En Los inocentes las piezas no encajan. Pero no por defectos de fábrica, sino más bien por la astucia con la que el propio dispositivo las pone sobre la mesa. El salto constante entre distintos puntos de vista sobre la misma acción nos hace volver, en numerosas ocasiones, a momentos cruciales de la noche, observados esto sí desde posiciones diferentes. Solo que en este supuesto ejercicio de repetición, cada eco suena ligeramente distinto al anterior, como si todo esto se tratara en realidad de un juego perverso del teléfono, en el que el mensaje originario se va deformando cada vez que se pasa a la persona de al lado. Porque a falta de hechos objetivos, queda la versión (¿interesada?) de cada sospechoso. O sea, lo que en un principio podría considerarse como fallos de raccord en la recuperación de escenas clave, se descubre al poco rato como la concreción de las verdaderas intenciones de la película. Los inocentes es, al fin y al cabo, una contundente exposición de los efectos nocivos del individualismo (del sálvese quién pueda) sobre cualquier posibilidad de concordia o entendimiento colectivo. Todo esto, para más inri, tomando como sujetos de este experimento social, a miembros de la que podríamos considerar como generación del 15-M.

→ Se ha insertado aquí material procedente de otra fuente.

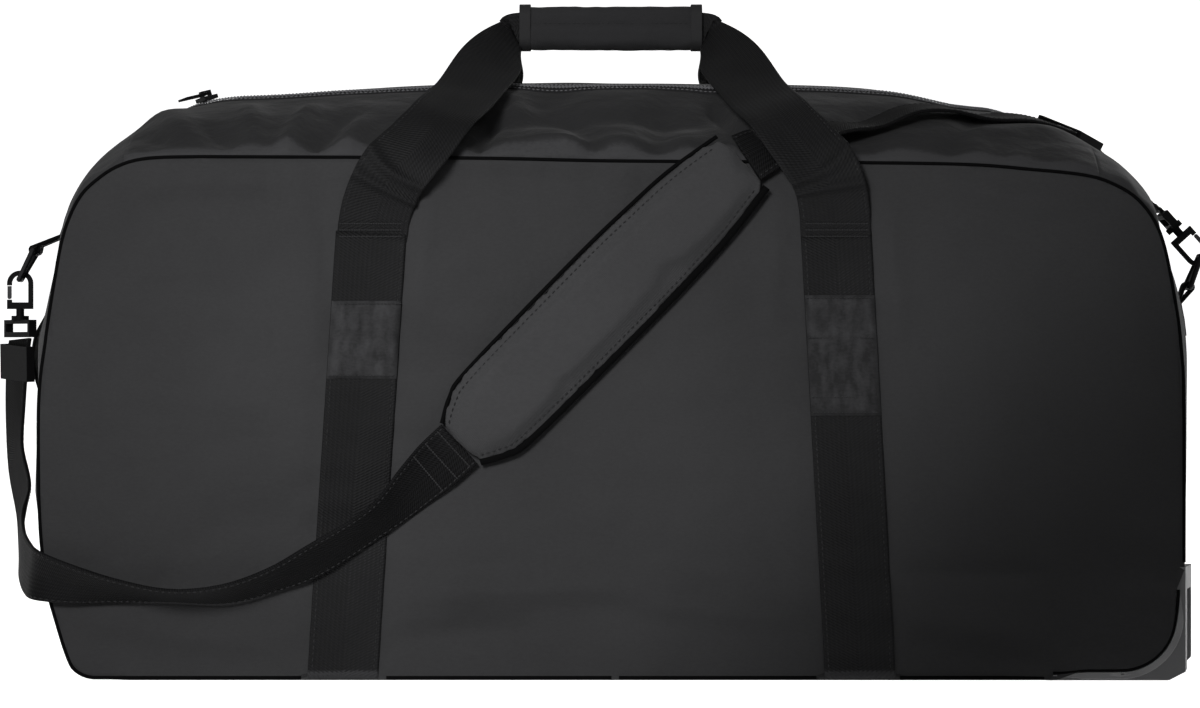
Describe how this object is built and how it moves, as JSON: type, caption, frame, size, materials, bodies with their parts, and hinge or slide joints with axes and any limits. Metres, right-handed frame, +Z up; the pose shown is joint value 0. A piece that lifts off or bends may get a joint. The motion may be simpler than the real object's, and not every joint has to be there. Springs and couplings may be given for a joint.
{
  "type": "rolling duffel bag",
  "caption": "Large soft duffel bag with recessed wheels at one end, a zipped top lid, webbing haul handles with a wrap grip, and a padded shoulder strap.",
  "frame": {"origin": "on the underside of the base, under the middle of the fabric body", "axes": "+X towards the wheeled end, -Y the front face with the shoulder strap across it, +Z up"},
  "size_m": [0.902, 0.4634, 0.489],
  "materials": {
    "body_fabric": "charcoal polyester weave, matt",
    "base_fabric": "coated base fabric, matt",
    "board": "stiff black board",
    "zip_tape": "woven zip tape with coil teeth",
    "piping": "bound edge piping",
    "webbing": "ribbed polyester webbing",
    "facing": "plain fabric facing, lightly puckered",
    "grip": "padded wrap grip",
    "pad": "padded strap cover, plain weave",
    "moulding": "textured moulding",
    "steel": "zinc plated",
    "tyre": "soft polyurethane tread",
    "hub": "moulded hub",
    "ring_metal": "black coated wire",
    "hardware": "black acetal",
    "zip_metal": "black coated",
    "pull": "moulded pull"
  },
  "bodies": {
    "bag": {"front_panel": "body_fabric", "rear_panel": "body_fabric", "left_end_panel": "body_fabric", "right_end_panel": "body_fabric", "base_panel": "base_fabric", "base_board": "board", "top_gusset_front": "body_fabric", "top_gusset_rear": "body_fabric", "zip_tape_bag": "zip_tape", "piping_front": "piping", "piping_rear": "piping", "load_strap_left": "webbing", "load_strap_right": "webbing", "facing_front_left": "facing", "facing_front_right": "facing", "facing_rear_left": "facing", "facing_rear_right": "facing", "grab_handle": "webbing", "grab_handle_patches": "webbing", "wheel_housing_front": "moulding", "wheel_housing_rear": "moulding", "housing_screws": "steel", "axle_front": "steel", "axle_rear": "steel", "ring_tab_left": "webbing", "ring_tab_right": "webbing", "snap_hook_left": "hardware", "snap_hook_right": "hardware", "hook_swivel_left": "hardware", "hook_swivel_right": "hardware", "strap_slider_left": "hardware", "strap_slider_right": "hardware", "shoulder_strap_left": "webbing", "shoulder_strap_right": "webbing", "shoulder_pad": "pad"},
    "lid": {"lid_panel": "body_fabric", "zip_tape_lid": "zip_tape"},
    "front_handle": {"front_handle_webbing": "webbing", "handle_grip": "grip"},
    "rear_handle": {"rear_handle_webbing": "webbing"},
    "wheel_front": {"wheel_front_tyre": "tyre", "wheel_front_hub": "hub"},
    "wheel_rear": {"wheel_rear_tyre": "tyre", "wheel_rear_hub": "hub"},
    "ring_left": {"d_ring_left": "ring_metal"},
    "ring_right": {"d_ring_right": "ring_metal"},
    "gate_left": {"hook_gate_left": "hardware"},
    "gate_right": {"hook_gate_right": "hardware"},
    "slider_side": {"zip_slider_side": "zip_metal"},
    "slider_front": {"zip_slider_front": "zip_metal"},
    "pull_side": {"zip_pull_side": "pull"},
    "pull_front": {"zip_pull_front": "pull"}
  },
  "joints": [
    {"name": "lid_hinge", "type": "hinge", "parent": "bag", "child": "lid", "pos_m": [0, 0.1096, 0.41427], "axis": [-1, 0, 0], "range_deg": [0, 105]},
    {"name": "front_handle_fold", "type": "hinge", "parent": "bag", "child": "front_handle", "pos_m": [0, -0.2048, 0.311], "axis": [1, 0, 0], "range_deg": [0, 106]},
    {"name": "rear_handle_fold", "type": "hinge", "parent": "bag", "child": "rear_handle", "pos_m": [0, 0.2048, 0.311], "axis": [-1, 0, 0], "range_deg": [0, 106]},
    {"name": "wheel_front_spin", "type": "hinge", "parent": "bag", "child": "wheel_front", "pos_m": [0.372, -0.171, 0.038], "axis": [0, 1, 0], "continuous": true},
    {"name": "wheel_rear_spin", "type": "hinge", "parent": "bag", "child": "wheel_rear", "pos_m": [0.372, 0.171, 0.038], "axis": [0, 1, 0], "continuous": true},
    {"name": "ring_left_swing", "type": "hinge", "parent": "bag", "child": "ring_left", "pos_m": [-0.4276, 0, 0.308], "axis": [0, 1, 0], "range_deg": [-2.4, 2.4]},
    {"name": "ring_right_swing", "type": "hinge", "parent": "bag", "child": "ring_right", "pos_m": [0.429, 0, 0.28], "axis": [0, 1, 0], "range_deg": [-2.4, 2.4]},
    {"name": "gate_left_hinge", "type": "hinge", "parent": "bag", "child": "gate_left", "pos_m": [-0.44724, 0, 0.27273], "axis": [0, 1, 0], "range_deg": [0, 25], "stiffness_Nm_per_rad": 0.02, "springref_deg": -17.19},
    {"name": "gate_right_hinge", "type": "hinge", "parent": "bag", "child": "gate_right", "pos_m": [0.4354, 0, 0.31827], "axis": [0, 1, 0], "range_deg": [0, 25], "stiffness_Nm_per_rad": 0.02, "springref_deg": -17.19},
    {"name": "slider_side_travel", "type": "slide", "parent": "lid", "child": "slider_side", "axis": [0, 1, 0], "range_m": [-0.012, 0.012]},
    {"name": "slider_front_travel", "type": "slide", "parent": "lid", "child": "slider_front", "axis": [0.6399, 0.7431, 0.1956], "range_m": [-0.01, 0.01]},
    {"name": "pull_side_flip", "type": "hinge", "parent": "slider_side", "child": "pull_side", "pos_m": [-0.3301, 0.0205, 0.4084], "axis": [-0.8829, 0, -0.4695], "range_deg": [0, 140]},
    {"name": "pull_front_flip", "type": "hinge", "parent": "slider_front", "child": "pull_front", "pos_m": [-0.29761, -0.04763, 0.42137], "axis": [-0.7107, 0.6691, -0.2173], "range_deg": [0, 140]}
  ],
  "couplings": [
    {"joint": "front_handle_fold", "follows": "lid_hinge", "ratio": 1},
    {"joint": "rear_handle_fold", "follows": "lid_hinge", "ratio": 1}
  ]
}
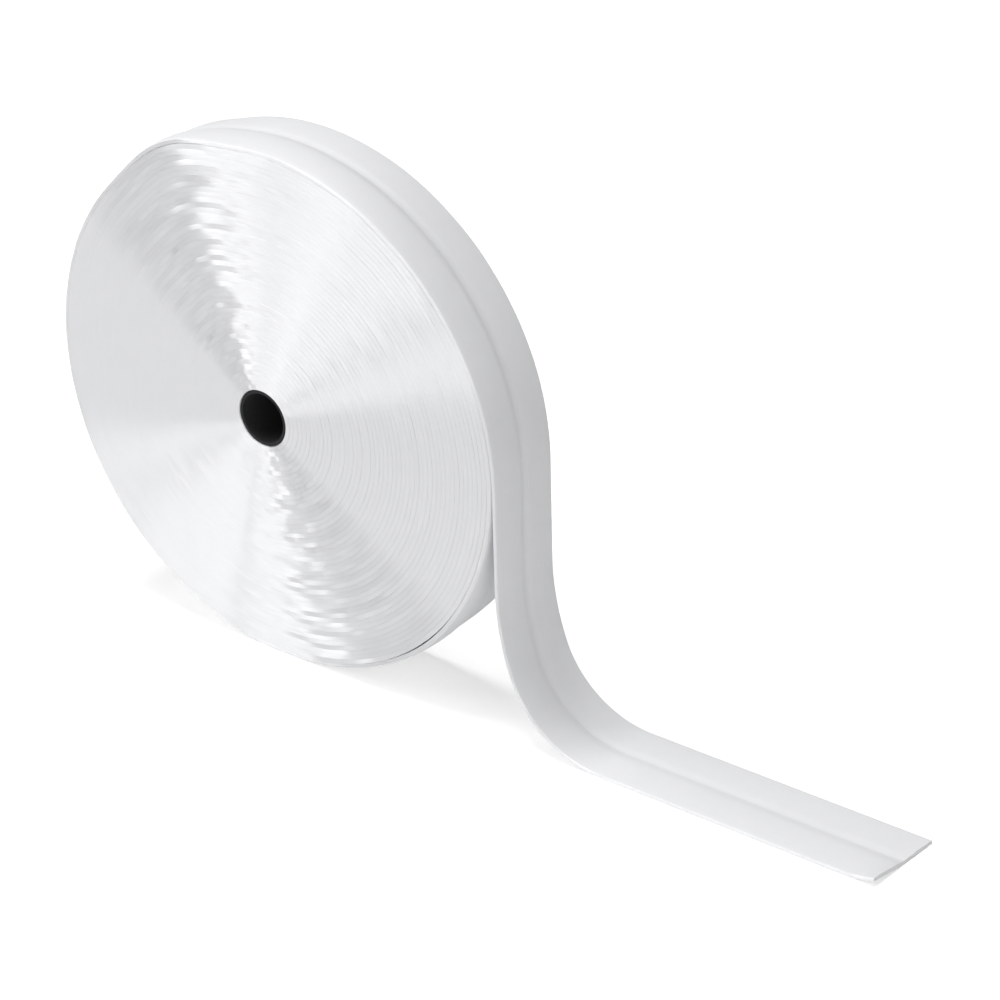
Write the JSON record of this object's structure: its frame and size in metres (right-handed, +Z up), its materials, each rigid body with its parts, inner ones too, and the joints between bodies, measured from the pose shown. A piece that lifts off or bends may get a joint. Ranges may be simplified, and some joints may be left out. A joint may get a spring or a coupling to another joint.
{
  "type": "roll of hook and loop tape",
  "caption": "Narrow roll of white woven hook and loop tape wound on a dark core, standing on edge, with its loose end run out flat beside it.",
  "frame": {"origin": "on the surface that the roll stands on, under the core's axis and halfway across the tape", "axes": "+X the way the loose end runs, +Y from the front face to the rear face along the core, +Z up"},
  "size_m": [0.4219, 0.0422, 0.2371],
  "materials": {
    "tape": "satin white woven nylon",
    "core": "matt black"
  },
  "bodies": {
    "root": {"wound_roll": "tape", "core": "core", "loose_end": "tape"}
  },
  "joints": []
}
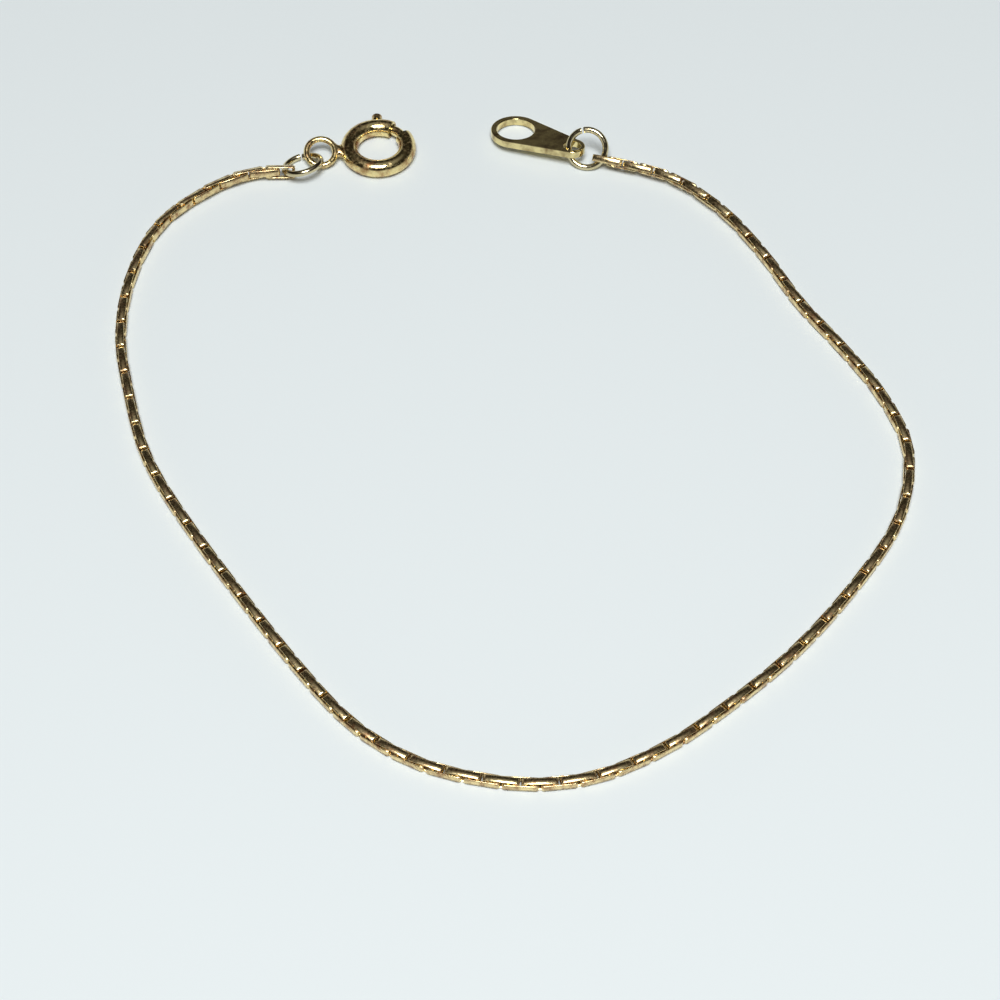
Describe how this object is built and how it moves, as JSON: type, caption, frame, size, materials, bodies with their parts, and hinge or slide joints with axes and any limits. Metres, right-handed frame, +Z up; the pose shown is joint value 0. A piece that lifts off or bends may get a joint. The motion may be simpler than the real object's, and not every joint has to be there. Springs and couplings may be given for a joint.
{
  "type": "chain bracelet",
  "caption": "Fine square-section chain bracelet lying open in a loop, with a spring ring clasp at one end and a flat teardrop tag at the other, each on a split jump ring.",
  "frame": {"origin": "middle of the bracelet's outline, on the table", "axes": "+Z up from the table; +Y from the bottom of the loop towards the clasp and tag; +X from the clasp towards the tag"},
  "size_m": [0.0598, 0.0642, 0.0028],
  "materials": {
    "chain_gold": "polished yellow gold-tone plating",
    "clasp_gold": "polished yellow gold-tone plating",
    "ring_gold": "polished pale gold-tone plating"
  },
  "bodies": {
    "bracelet": {"chain_right": "chain_gold", "chain_left": "chain_gold", "jump_ring_right": "ring_gold", "jump_ring_left": "ring_gold", "spring_ring": "clasp_gold", "tag": "clasp_gold"},
    "bolt": {"bolt": "clasp_gold"}
  },
  "joints": [
    {"name": "bolt_slide_round", "type": "hinge", "parent": "bracelet", "child": "bolt", "pos_m": [-0.01037, 0.02826, 0.0007], "axis": [0, 0, 1], "range_deg": [0, 38], "stiffness_Nm_per_rad": 0.000006, "springref_deg": -11.46}
  ]
}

Cada declaración, silencio y gesto corporal, en vez de esclarecer, tiene el propósito de esconder, de escurrir un bulto que no para de crecer. Impera el miedo a enfrentarse al dedo acusador, a un veredicto que muy probablemente va a ser condenatorio. Se impone el pánico a perder la condición de “inocente”, a ser la respuesta a la pregunta que más importa: “¿Quién tiró la piedra?”. La película de Guillermo Benet puede leerse también en clave de estudio sobre la culpa, ese lastre del que nadie quiere hacerse cargo. El rompecabezas imposible de Los inocentes nos obliga a regresar, una y otra vez, a ese pico de violencia, a esa bronca que confirma rupturas en lazos (de amor, de amistad, de sangre…) que difícilmente podrán volver a recomponerse. El tiempo rompe su avance lineal y traza círculos que nos recuerdan a los castigos de los dioses crueles de la antigüedad. Y a cada vuelta, la culpa (que no es el resultado de una sentencia judicial, sino más bien el vergonzoso reflejo de nuestra gestión en momentos de crisis) sigue inflándose, y se contagia… y se intenta pasar de la manera más insolidaria.